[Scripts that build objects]
+--

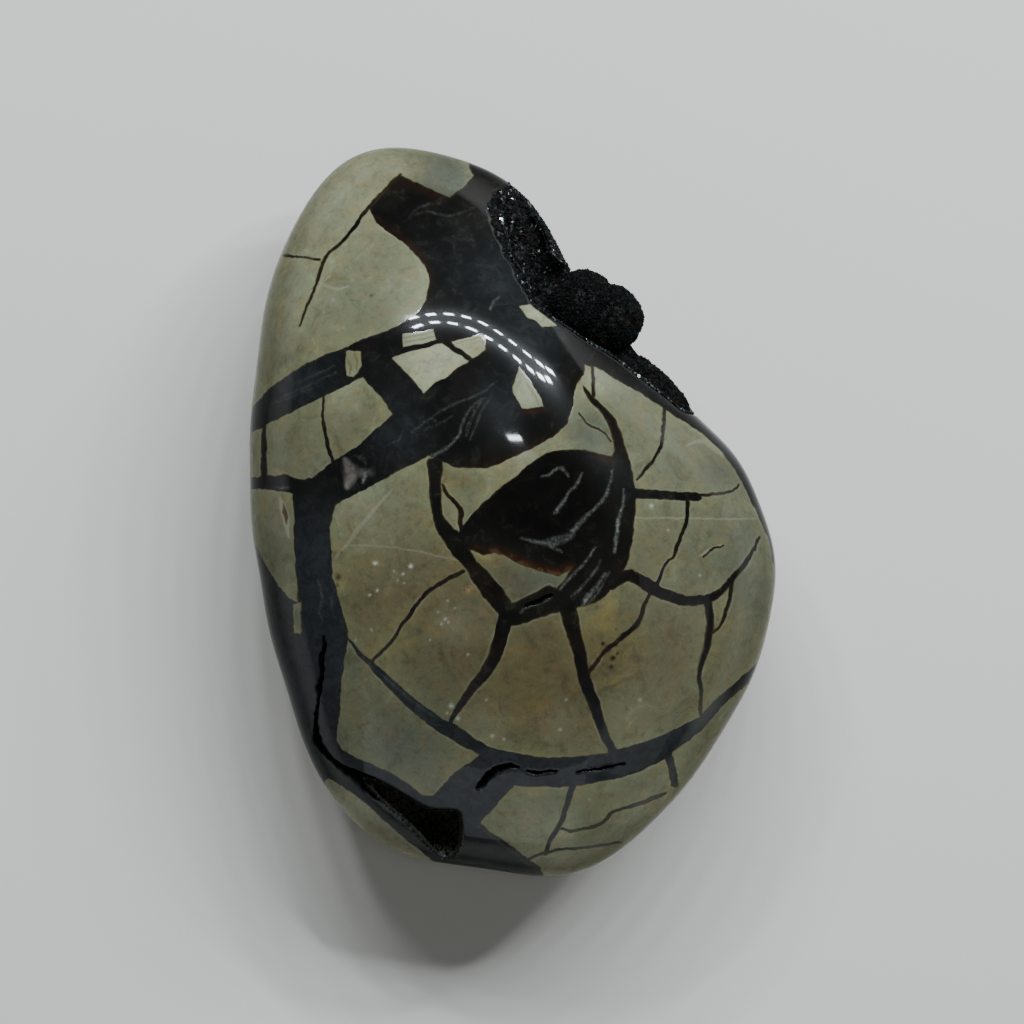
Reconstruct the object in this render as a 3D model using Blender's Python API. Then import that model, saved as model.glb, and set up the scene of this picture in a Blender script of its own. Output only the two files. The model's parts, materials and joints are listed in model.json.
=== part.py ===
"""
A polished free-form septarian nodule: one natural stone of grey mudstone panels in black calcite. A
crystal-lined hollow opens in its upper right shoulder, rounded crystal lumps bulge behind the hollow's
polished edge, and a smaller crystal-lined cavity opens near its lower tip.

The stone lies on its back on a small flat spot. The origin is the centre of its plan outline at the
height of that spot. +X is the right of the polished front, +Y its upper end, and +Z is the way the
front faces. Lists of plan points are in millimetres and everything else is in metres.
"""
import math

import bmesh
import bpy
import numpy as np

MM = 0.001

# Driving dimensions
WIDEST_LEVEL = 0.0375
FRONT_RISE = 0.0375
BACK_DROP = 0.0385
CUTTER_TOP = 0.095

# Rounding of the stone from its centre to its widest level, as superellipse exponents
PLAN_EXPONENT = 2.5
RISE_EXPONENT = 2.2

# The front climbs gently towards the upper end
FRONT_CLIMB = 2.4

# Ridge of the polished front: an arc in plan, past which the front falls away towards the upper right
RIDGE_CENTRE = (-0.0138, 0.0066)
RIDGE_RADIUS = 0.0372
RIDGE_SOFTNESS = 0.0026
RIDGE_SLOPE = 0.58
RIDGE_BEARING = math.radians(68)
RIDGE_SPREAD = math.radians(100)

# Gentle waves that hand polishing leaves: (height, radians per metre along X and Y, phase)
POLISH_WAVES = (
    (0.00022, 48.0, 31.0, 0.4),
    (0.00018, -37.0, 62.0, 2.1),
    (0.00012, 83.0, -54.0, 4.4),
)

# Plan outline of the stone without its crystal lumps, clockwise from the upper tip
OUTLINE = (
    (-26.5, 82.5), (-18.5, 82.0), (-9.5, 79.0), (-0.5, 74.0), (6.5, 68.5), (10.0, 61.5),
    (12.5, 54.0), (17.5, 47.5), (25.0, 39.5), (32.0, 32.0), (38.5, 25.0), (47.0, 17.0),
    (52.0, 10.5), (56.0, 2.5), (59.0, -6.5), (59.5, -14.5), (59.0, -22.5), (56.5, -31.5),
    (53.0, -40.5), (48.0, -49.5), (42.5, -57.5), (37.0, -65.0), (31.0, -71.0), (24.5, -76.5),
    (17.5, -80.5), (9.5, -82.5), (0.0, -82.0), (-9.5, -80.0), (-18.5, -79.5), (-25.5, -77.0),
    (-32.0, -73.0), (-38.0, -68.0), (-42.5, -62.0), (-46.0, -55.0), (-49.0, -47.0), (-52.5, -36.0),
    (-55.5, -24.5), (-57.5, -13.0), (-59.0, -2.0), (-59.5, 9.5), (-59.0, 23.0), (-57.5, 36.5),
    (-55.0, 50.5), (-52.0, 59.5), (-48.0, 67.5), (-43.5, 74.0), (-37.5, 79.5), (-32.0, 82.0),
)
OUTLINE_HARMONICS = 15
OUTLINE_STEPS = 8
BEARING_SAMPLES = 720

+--

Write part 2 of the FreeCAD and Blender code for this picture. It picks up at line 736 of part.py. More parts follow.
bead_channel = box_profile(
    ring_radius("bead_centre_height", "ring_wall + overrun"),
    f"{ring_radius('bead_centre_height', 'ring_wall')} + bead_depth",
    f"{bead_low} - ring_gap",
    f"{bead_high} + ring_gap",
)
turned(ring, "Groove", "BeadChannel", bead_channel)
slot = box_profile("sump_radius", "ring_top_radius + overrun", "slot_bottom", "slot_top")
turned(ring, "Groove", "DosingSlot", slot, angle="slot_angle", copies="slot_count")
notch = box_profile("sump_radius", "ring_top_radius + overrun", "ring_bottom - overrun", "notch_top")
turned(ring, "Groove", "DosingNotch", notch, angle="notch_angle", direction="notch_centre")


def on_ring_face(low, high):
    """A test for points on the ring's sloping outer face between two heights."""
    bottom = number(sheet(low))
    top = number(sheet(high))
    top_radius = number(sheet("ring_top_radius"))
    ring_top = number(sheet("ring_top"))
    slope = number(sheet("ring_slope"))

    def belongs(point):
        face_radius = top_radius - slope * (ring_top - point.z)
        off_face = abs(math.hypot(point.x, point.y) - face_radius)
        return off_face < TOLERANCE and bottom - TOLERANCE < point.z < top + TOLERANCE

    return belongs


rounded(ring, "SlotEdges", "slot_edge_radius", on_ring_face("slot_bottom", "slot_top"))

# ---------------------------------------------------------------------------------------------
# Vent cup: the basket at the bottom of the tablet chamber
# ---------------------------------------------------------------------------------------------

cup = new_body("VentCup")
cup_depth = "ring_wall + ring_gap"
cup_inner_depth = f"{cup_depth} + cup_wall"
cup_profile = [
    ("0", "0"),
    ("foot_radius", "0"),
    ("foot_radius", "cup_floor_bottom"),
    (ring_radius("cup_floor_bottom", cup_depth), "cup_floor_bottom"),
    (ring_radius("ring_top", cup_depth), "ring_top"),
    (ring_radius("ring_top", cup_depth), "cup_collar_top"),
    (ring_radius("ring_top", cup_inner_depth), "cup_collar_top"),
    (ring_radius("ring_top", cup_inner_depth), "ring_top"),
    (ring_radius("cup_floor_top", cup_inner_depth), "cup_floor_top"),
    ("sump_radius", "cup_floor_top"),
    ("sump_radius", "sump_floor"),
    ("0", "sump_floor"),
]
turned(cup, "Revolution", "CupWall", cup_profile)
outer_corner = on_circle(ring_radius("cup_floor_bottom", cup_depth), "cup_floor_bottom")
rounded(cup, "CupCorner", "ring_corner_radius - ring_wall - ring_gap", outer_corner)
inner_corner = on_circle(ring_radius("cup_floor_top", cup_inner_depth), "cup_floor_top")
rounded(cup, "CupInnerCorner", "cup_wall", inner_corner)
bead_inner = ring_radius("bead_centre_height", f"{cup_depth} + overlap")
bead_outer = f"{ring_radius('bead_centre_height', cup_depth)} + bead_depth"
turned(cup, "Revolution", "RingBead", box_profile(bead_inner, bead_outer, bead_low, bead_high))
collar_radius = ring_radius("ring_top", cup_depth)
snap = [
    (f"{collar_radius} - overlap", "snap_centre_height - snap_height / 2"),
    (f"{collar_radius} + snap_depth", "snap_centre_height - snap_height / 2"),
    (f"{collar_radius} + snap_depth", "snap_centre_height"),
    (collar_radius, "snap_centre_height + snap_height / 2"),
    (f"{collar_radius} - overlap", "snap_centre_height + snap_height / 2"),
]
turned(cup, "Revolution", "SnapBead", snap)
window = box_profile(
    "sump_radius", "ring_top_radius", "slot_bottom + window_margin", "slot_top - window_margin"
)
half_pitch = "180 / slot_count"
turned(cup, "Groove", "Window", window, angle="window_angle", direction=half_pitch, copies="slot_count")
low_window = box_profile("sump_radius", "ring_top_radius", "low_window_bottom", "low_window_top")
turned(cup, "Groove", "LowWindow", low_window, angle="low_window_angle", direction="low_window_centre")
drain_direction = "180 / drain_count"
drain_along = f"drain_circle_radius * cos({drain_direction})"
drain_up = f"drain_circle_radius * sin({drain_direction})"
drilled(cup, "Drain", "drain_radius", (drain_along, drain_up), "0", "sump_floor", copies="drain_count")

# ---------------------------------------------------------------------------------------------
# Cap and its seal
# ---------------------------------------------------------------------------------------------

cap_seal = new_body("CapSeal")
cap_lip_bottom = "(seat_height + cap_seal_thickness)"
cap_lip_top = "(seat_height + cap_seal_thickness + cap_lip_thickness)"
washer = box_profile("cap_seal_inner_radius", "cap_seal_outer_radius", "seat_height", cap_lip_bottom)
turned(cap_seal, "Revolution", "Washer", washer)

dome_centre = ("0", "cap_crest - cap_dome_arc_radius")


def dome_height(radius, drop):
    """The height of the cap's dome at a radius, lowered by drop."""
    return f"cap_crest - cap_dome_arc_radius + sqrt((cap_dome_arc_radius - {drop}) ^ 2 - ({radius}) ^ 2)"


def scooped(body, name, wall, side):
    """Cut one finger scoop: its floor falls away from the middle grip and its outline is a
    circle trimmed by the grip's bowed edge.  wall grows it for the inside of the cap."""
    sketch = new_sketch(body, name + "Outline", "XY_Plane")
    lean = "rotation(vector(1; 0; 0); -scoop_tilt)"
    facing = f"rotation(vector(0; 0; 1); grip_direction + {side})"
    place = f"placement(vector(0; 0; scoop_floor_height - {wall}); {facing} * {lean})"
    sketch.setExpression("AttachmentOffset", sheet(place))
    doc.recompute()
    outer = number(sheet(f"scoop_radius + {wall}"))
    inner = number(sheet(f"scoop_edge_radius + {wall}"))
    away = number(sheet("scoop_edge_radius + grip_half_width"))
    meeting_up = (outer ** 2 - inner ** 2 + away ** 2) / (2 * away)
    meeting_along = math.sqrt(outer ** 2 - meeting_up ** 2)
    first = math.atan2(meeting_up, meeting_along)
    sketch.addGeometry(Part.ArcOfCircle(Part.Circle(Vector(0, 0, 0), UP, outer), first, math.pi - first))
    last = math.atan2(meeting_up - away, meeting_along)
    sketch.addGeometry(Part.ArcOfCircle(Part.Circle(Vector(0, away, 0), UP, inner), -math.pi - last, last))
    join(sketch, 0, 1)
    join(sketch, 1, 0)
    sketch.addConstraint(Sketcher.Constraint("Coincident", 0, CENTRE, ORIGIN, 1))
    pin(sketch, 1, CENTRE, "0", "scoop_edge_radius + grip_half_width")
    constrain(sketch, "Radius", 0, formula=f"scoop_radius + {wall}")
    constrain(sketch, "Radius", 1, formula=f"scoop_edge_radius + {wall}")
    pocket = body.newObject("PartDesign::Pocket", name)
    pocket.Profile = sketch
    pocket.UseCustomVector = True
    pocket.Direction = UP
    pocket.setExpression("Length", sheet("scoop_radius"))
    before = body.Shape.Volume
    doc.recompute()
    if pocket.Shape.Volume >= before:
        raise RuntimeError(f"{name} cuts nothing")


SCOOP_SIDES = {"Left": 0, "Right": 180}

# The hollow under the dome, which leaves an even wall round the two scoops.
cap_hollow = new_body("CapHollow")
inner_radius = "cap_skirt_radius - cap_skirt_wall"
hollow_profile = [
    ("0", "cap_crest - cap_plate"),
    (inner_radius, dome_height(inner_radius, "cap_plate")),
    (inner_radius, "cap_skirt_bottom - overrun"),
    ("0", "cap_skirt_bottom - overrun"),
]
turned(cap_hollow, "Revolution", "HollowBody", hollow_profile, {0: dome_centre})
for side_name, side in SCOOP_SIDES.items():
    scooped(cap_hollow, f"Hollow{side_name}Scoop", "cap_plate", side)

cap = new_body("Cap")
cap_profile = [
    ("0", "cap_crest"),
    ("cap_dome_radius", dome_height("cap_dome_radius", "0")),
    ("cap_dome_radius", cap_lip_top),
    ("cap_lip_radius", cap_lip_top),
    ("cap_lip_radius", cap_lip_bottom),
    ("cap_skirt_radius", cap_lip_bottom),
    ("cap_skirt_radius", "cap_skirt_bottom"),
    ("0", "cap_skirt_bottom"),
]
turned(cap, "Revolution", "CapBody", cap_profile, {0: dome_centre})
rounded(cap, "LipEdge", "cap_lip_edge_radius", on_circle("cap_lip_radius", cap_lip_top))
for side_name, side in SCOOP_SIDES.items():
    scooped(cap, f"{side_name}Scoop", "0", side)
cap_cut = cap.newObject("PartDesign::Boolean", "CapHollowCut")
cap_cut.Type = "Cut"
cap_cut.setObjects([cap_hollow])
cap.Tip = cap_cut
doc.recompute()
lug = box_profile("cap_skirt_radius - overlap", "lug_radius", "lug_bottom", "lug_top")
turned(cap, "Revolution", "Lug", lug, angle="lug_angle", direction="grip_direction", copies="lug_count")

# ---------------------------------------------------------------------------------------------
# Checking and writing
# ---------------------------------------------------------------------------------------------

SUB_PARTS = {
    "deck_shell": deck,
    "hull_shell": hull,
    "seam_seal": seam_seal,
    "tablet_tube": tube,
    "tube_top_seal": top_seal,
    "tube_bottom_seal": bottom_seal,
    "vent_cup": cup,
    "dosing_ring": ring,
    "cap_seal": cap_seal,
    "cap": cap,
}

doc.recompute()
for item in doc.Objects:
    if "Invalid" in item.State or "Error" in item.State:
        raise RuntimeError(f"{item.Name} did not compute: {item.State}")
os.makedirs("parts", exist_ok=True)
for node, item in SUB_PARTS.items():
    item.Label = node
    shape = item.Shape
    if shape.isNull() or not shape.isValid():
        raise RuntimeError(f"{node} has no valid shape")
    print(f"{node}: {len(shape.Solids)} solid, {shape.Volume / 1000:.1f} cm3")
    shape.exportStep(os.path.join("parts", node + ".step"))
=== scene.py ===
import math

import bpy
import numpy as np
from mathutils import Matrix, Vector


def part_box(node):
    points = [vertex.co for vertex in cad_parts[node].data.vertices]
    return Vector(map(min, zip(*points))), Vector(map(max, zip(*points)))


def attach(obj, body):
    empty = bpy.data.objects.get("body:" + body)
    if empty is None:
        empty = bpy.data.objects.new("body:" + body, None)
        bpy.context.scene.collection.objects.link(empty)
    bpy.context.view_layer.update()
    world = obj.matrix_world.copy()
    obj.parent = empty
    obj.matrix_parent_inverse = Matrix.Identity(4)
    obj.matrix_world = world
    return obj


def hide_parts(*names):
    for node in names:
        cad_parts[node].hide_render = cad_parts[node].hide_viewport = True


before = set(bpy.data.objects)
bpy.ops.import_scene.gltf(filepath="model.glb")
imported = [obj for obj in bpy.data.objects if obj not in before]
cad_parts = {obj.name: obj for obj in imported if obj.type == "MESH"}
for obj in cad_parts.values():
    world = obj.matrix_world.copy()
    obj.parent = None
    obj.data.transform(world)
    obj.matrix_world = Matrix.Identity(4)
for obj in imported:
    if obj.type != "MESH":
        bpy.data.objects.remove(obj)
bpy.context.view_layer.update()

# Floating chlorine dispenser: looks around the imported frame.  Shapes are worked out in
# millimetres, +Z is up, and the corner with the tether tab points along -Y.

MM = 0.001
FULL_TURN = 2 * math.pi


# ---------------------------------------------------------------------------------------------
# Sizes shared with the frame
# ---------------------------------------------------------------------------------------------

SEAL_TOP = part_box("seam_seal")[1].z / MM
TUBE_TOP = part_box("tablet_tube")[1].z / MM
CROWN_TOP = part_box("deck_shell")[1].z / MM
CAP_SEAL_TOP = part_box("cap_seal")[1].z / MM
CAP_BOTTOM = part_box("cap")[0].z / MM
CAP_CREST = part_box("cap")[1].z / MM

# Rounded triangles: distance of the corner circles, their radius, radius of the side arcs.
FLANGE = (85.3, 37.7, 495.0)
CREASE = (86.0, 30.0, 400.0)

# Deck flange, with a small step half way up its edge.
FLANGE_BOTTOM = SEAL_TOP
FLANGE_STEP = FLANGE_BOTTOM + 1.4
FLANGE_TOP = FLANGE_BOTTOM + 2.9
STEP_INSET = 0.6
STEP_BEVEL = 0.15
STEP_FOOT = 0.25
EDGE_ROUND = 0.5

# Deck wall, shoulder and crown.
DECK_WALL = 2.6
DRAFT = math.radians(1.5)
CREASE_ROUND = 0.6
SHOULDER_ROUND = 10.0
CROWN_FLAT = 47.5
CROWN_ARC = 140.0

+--

Set task: Exactly as written, quote the lines from the one that has "shape = item.Shape" down to the one that has "# millimetres, +Z", and include both.

Exercise output:
    shape = item.Shape
    if shape.isNull() or not shape.isValid():
        raise RuntimeError(f"{node} has no valid shape")
    print(f"{node}: {len(shape.Solids)} solid, {shape.Volume / 1000:.1f} cm3")
    shape.exportStep(os.path.join("parts", node + ".step"))
=== scene.py ===
import math

import bpy
import numpy as np
from mathutils import Matrix, Vector


def part_box(node):
    points = [vertex.co for vertex in cad_parts[node].data.vertices]
    return Vector(map(min, zip(*points))), Vector(map(max, zip(*points)))


def attach(obj, body):
    empty = bpy.data.objects.get("body:" + body)
    if empty is None:
        empty = bpy.data.objects.new("body:" + body, None)
        bpy.context.scene.collection.objects.link(empty)
    bpy.context.view_layer.update()
    world = obj.matrix_world.copy()
    obj.parent = empty
    obj.matrix_parent_inverse = Matrix.Identity(4)
    obj.matrix_world = world
    return obj


def hide_parts(*names):
    for node in names:
        cad_parts[node].hide_render = cad_parts[node].hide_viewport = True


before = set(bpy.data.objects)
bpy.ops.import_scene.gltf(filepath="model.glb")
imported = [obj for obj in bpy.data.objects if obj not in before]
cad_parts = {obj.name: obj for obj in imported if obj.type == "MESH"}
for obj in cad_parts.values():
    world = obj.matrix_world.copy()
    obj.parent = None
    obj.data.transform(world)
    obj.matrix_world = Matrix.Identity(4)
for obj in imported:
    if obj.type != "MESH":
        bpy.data.objects.remove(obj)
bpy.context.view_layer.update()

# Floating chlorine dispenser: looks around the imported frame.  Shapes are worked out in
# millimetres, +Z is up, and the corner with the tether tab points along -Y.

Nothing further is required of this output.